Absolutely, cultural change has been a key priority for me and for the CEO Andrew Thorburn. Our strategy is to make every bank employee, from the top down, more accountable. Secondly, we are reinforcing the bank’s performance based culture. This doesn’t happen overnight and cultural change is an evolution. A good example of this change is demonstrated with our most recent round of performance payments. We recently announced 60% on-target bonus payments to the entire NAB population. The leadership team, however, only received 40% on-target bonus and the CEO received 20%.
What would you regard as your career highlight?
Becoming Group CFO of NAB would definitely be the stand out. It is a job I have wanted for some time with a bank I have always had the greatest respect for. Besides this, the instrumental role I played in the merger between JB Were and Goldman Sachs is a key highlight. It is somewhat ironic that the JB Were business is now a key part of NAB.
What sets you apart from other CFO’s
Whilst I could talk about the strategic and cultural aspects I bring to the role of CFO, for me the most important attribute is my attention to detail. I had a very strong grounding in forensic analysis gained from my early training with KPMG. This was honed with my exposure to business analysis at both Goldman Sachs and Bank of America Merrill Lynch. If a CFO has a thorough attention to detail a lot of the fundamentals are taken care of, allowing more informed focus on strategy.
What do you believe are the 3 top skills a CFO should possess?
Above all else and along the lines of my previous answer, a CFO must be numerate.
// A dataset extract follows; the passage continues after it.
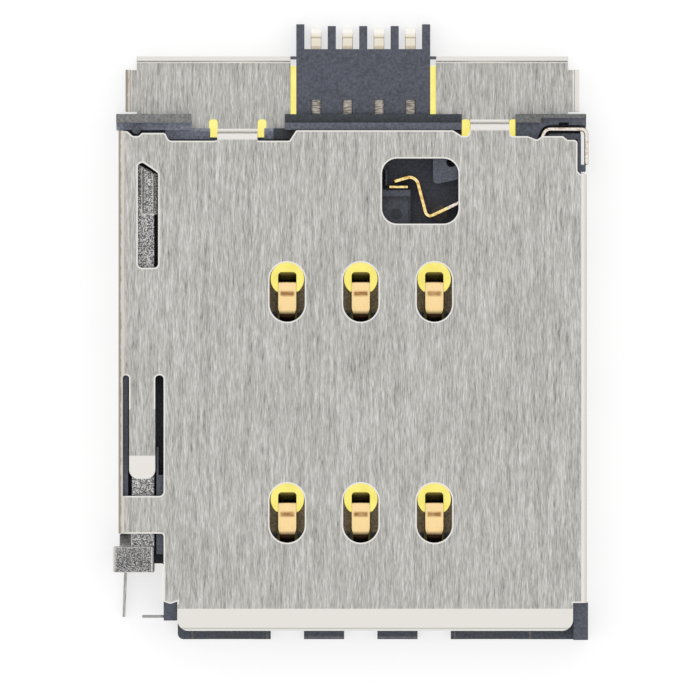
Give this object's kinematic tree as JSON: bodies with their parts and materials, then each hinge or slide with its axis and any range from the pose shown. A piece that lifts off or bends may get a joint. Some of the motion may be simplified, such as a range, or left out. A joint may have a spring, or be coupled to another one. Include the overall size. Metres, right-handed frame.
{
  "type": "sim card reader",
  "caption": "Flat card reader for a phone: folded steel shell over a moulded base with sprung gold contacts, a card-detect switch and a push-rod tray ejector.",
  "frame": {"origin": "centre of the card's contact field, on the underside where the reader meets the board", "axes": "+Z away from the board, +Y the way the tray goes in, +X to the right seen from above with the mouth towards the viewer"},
  "size_m": [0.0165, 0.0213, 0.0017],
  "materials": {
    "shell_steel": "fine brushed grain along the tray's way",
    "base_plastic": "matt moulded",
    "film_yellow": "clear yellow film",
    "contact_gold": "gold-plated spring",
    "rod_steel": "grainy sintered",
    "lever_steel": "plain stamped"
  },
  "bodies": {
    "reader": {"top_shell": "shell_steel", "base_housing": "base_plastic", "insulating_film": "film_yellow", "contact_vcc": "contact_gold", "contact_reset": "contact_gold", "contact_clock": "contact_gold", "contact_ground": "contact_gold", "contact_program": "contact_gold", "contact_data": "contact_gold", "detect_spring": "contact_gold", "detect_contact": "contact_gold", "rod_stop": "lever_steel", "lever_pivot": "lever_steel"},
    "rod": {"eject_rod": "rod_steel"},
    "lever": {"eject_lever": "lever_steel"}
  },
  "joints": [
    {"name": "rod_slide", "type": "slide", "parent": "reader", "child": "rod", "axis": [0, 1, 0], "range_m": [-0.00143, 0.00038]},
    {"name": "lever_swing", "type": "hinge", "parent": "reader", "child": "lever", "pos_m": [-0.00537, 0.00737, 0.0008], "axis": [0, 0, 1], "range_deg": [-9, 33]}
  ],
  "couplings": [
    {"joint": "lever_swing", "follows": "rod_slide", "rad_per_m": -395}
  ]
}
They need to understand the ‘101 of Financial Management’ ie. capital, liquidity and balance sheet analysis.
Secondly, strategic capability is very important. The CFO role is far more strategic today.
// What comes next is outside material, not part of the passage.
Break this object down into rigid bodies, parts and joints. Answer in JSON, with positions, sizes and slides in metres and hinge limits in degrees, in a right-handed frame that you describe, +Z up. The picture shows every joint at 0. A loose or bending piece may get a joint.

Finally, a very underrated but essential attribute is the ability to communicate with people at all levels. My role entails working with people across the entire business and so you need to develop those relationships and convince all of the stakeholders to commit to and share in the objectives, whether they represent either a cultural or operational change.
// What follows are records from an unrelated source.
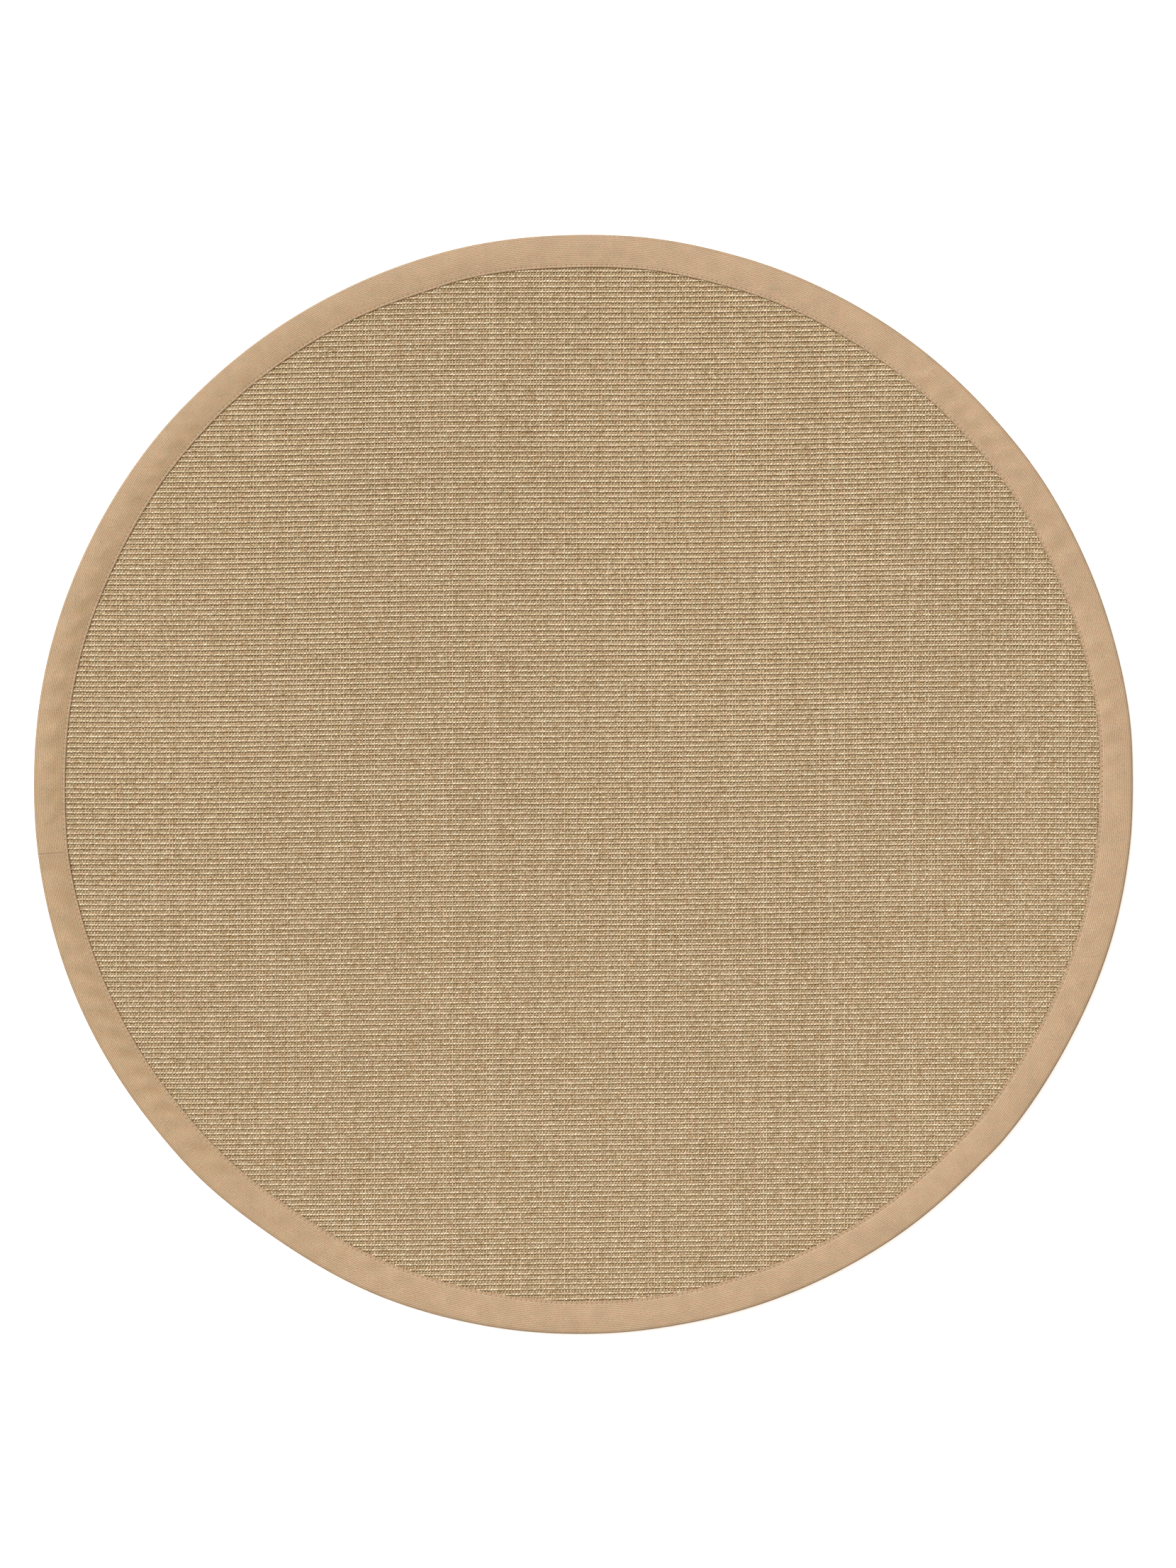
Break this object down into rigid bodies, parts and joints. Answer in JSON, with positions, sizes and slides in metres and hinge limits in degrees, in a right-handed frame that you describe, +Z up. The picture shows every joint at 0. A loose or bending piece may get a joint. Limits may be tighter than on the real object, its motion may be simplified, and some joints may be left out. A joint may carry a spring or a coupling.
{
  "type": "round sisal rug",
  "caption": "Round flat rug of ribbed, woven sisal with a wide cotton tape binding folded over its edge; lies loose on a floor.",
  "frame": {"origin": "centre of the rug's underside, on the floor", "axes": "+Z up out of the floor; +X along the ribs, to the picture's right; +Y towards the picture's top"},
  "size_m": [1.4984, 1.4984, 0.0076],
  "materials": {
    "sisal": "coarse natural sisal yarn in ribbed rows of small loops, dull",
    "cotton_tape": "fine cotton twill tape, matt, lightly puckered along its seam"
  },
  "bodies": {
    "root": {"sisal_field": "sisal", "binding_tape": "cotton_tape"}
  },
  "joints": []
}
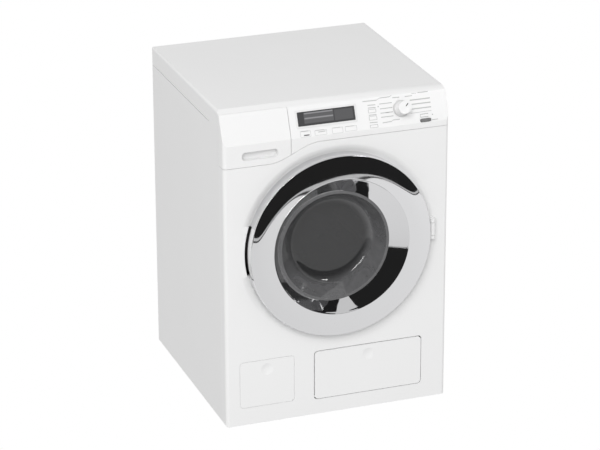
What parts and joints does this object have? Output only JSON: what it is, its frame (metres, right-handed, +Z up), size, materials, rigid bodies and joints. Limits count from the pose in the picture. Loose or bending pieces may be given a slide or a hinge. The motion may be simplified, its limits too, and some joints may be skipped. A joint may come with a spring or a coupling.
{
  "type": "toy washing machine",
  "caption": "Front-loading toy washing machine with a turning selector knob, press button, detergent drawer, swinging porthole door, battery flap and a motor-driven drum.",
  "frame": {"origin": "centre of the footprint on the ground plane, under the middle of the bounding box", "axes": "+Z up, +X to the right seen from the front, +Y to the back; the door faces -Y"},
  "size_m": [0.1864, 0.193, 0.2629],
  "materials": {
    "white_shell": "satin moulded plastic",
    "white_front": "satin moulded plastic",
    "steel": "bright",
    "rubber": "matte",
    "grey_trim": "satin",
    "light_trim": "satin",
    "smoked_window": "polished, smoked",
    "dark_plastic": "matte",
    "circuit_board": "matte",
    "grey_plastic": "matte",
    "pale_plastic": "matte",
    "tray_plastic": "satin",
    "cell_wrap": "printed wrap, left plain",
    "chrome": "mirror plating",
    "smoked_clear": "polished, see-through",
    "gasket_rubber": "matte",
    "drum_plastic": "silver painted",
    "gear_plastic": "matte",
    "brass": "bright"
  },
  "bodies": {
    "cabinet": {"housing": "white_shell", "top_cover": "white_shell", "front_panel": "white_front", "fascia": "white_front", "rear_cover": "white_shell", "rear_screws": "steel", "feet": "rubber", "display_bezel": "light_trim", "display_lens": "smoked_window", "display_module": "dark_plastic", "circuit_board": "circuit_board", "rotary_switch": "dark_plastic", "start_switch": "dark_plastic", "speaker": "dark_plastic", "drawer_guide": "pale_plastic", "flap_catch": "pale_plastic", "battery_box": "pale_plastic", "battery_cells": "cell_wrap", "battery_contacts": "steel", "door_hinge_pin": "steel", "latch_catch": "pale_plastic", "tub": "grey_plastic", "tub_gasket": "gasket_rubber", "tub_cradle": "pale_plastic", "shaft_bush": "pale_plastic", "motor": "steel", "gear_axles": "steel", "gearbox_front": "pale_plastic", "gearbox_back": "pale_plastic", "drain_pipe": "grey_plastic"},
    "door": {"door_ring": "chrome", "door_glass": "smoked_clear", "glass_retainer": "pale_plastic", "door_frame": "white_front", "door_screws": "steel", "latch_hook": "pale_plastic"},
    "drawer": {"drawer_front": "white_front", "drawer_tray": "tray_plastic"},
    "flap": {"service_flap": "white_front"},
    "selector": {"selector_knob": "white_front", "knob_shaft": "grey_plastic"},
    "start": {"start_button": "grey_trim"},
    "drum": {"drum": "drum_plastic", "drum_paddles": "pale_plastic", "drum_shaft": "steel", "drum_gear": "gear_plastic"},
    "middle": {"middle_gear": "gear_plastic"},
    "first": {"first_gear": "gear_plastic"},
    "rotor": {"motor_pinion": "brass", "motor_shaft": "steel"},
    "plug": {"drain_plug": "gasket_rubber"}
  },
  "joints": [
    {"name": "door_hinge", "type": "hinge", "parent": "cabinet", "child": "door", "pos_m": [0.079, -0.0895, 0.1492], "axis": [0, 0, 1], "range_deg": [0, 105]},
    {"name": "drawer_slide", "type": "slide", "parent": "cabinet", "child": "drawer", "axis": [0, -1, 0], "range_m": [0, 0.055]},
    {"name": "flap_hinge", "type": "hinge", "parent": "cabinet", "child": "flap", "pos_m": [0.0264, -0.0856, 0.017], "axis": [1, 0, 0], "range_deg": [0, 90]},
    {"name": "knob_turn", "type": "hinge", "parent": "cabinet", "child": "selector", "pos_m": [0.0546, -0.08147, 0.24989], "axis": [0, -0.9232, 0.3843], "continuous": true},
    {"name": "start_press", "type": "slide", "parent": "cabinet", "child": "start", "axis": [0, 0.9232, -0.3843], "range_m": [0, 0.0008], "stiffness_N_per_m": 400},
    {"name": "drum_spin", "type": "hinge", "parent": "cabinet", "child": "drum", "pos_m": [0.0005, 0.09, 0.1467], "axis": [0, 1, 0], "continuous": true},
    {"name": "middle_spin", "type": "hinge", "parent": "cabinet", "child": "middle", "pos_m": [0.01758, 0.09, 0.10833], "axis": [0, 1, 0], "continuous": true},
    {"name": "first_spin", "type": "hinge", "parent": "cabinet", "child": "first", "pos_m": [0.03108, 0.09, 0.08495], "axis": [0, 1, 0], "continuous": true},
    {"name": "motor_spin", "type": "hinge", "parent": "cabinet", "child": "rotor", "pos_m": [0.03755, 0.09, 0.0608], "axis": [0, 1, 0], "continuous": true},
    {"name": "plug_pull", "type": "slide", "parent": "cabinet", "child": "plug", "axis": [0, 1, 0], "range_m": [0, 0.01]}
  ],
  "couplings": [
    {"joint": "middle_spin", "follows": "drum_spin", "ratio": -6},
    {"joint": "first_spin", "follows": "drum_spin", "ratio": 21},
    {"joint": "motor_spin", "follows": "drum_spin", "ratio": -84}
  ]
}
Were your skills easily transferrable from investment banking?
I believe I brought a fresh perspective coming into NAB from an investment banking background. I have a very strong commercial focus and many years’ experience identifying attractive businesses, based on sound fundamentals. Sure, I had things to learn about retail banking but everyone has things to learn. It is very rare to have somebody who ticks every box and is a perfect match for a role.
What things keep you awake at night?
I try not to worry too much and I am pretty good at leaving my work behind when I leave the office each day. However, a bank CFO is always thinking about issues concerning the bank’s credit and market risk, as well as liquidity.
The Australian economy was recently reported as slowing faster than expected. What is your outlook and how exposed are the major banks this time around?
The Australian economy is in relatively good shape and, barring any major shocks, my outlook for the country for next 20 years is generally very positive. If you consider our AAA rating, a great quality of life, as well as a strong outlook for population growth in Australia and combine these factors with consistent growth in Asia, Australia is still the envy of many around the world. There is so much opportunity here.
As well as this, a falling currency will help to “paper up any structural weaknesses” in the medium term. If there were to be any shocks or downside risks, the global economy is much better placed than during the GFC, given the greater liquidity.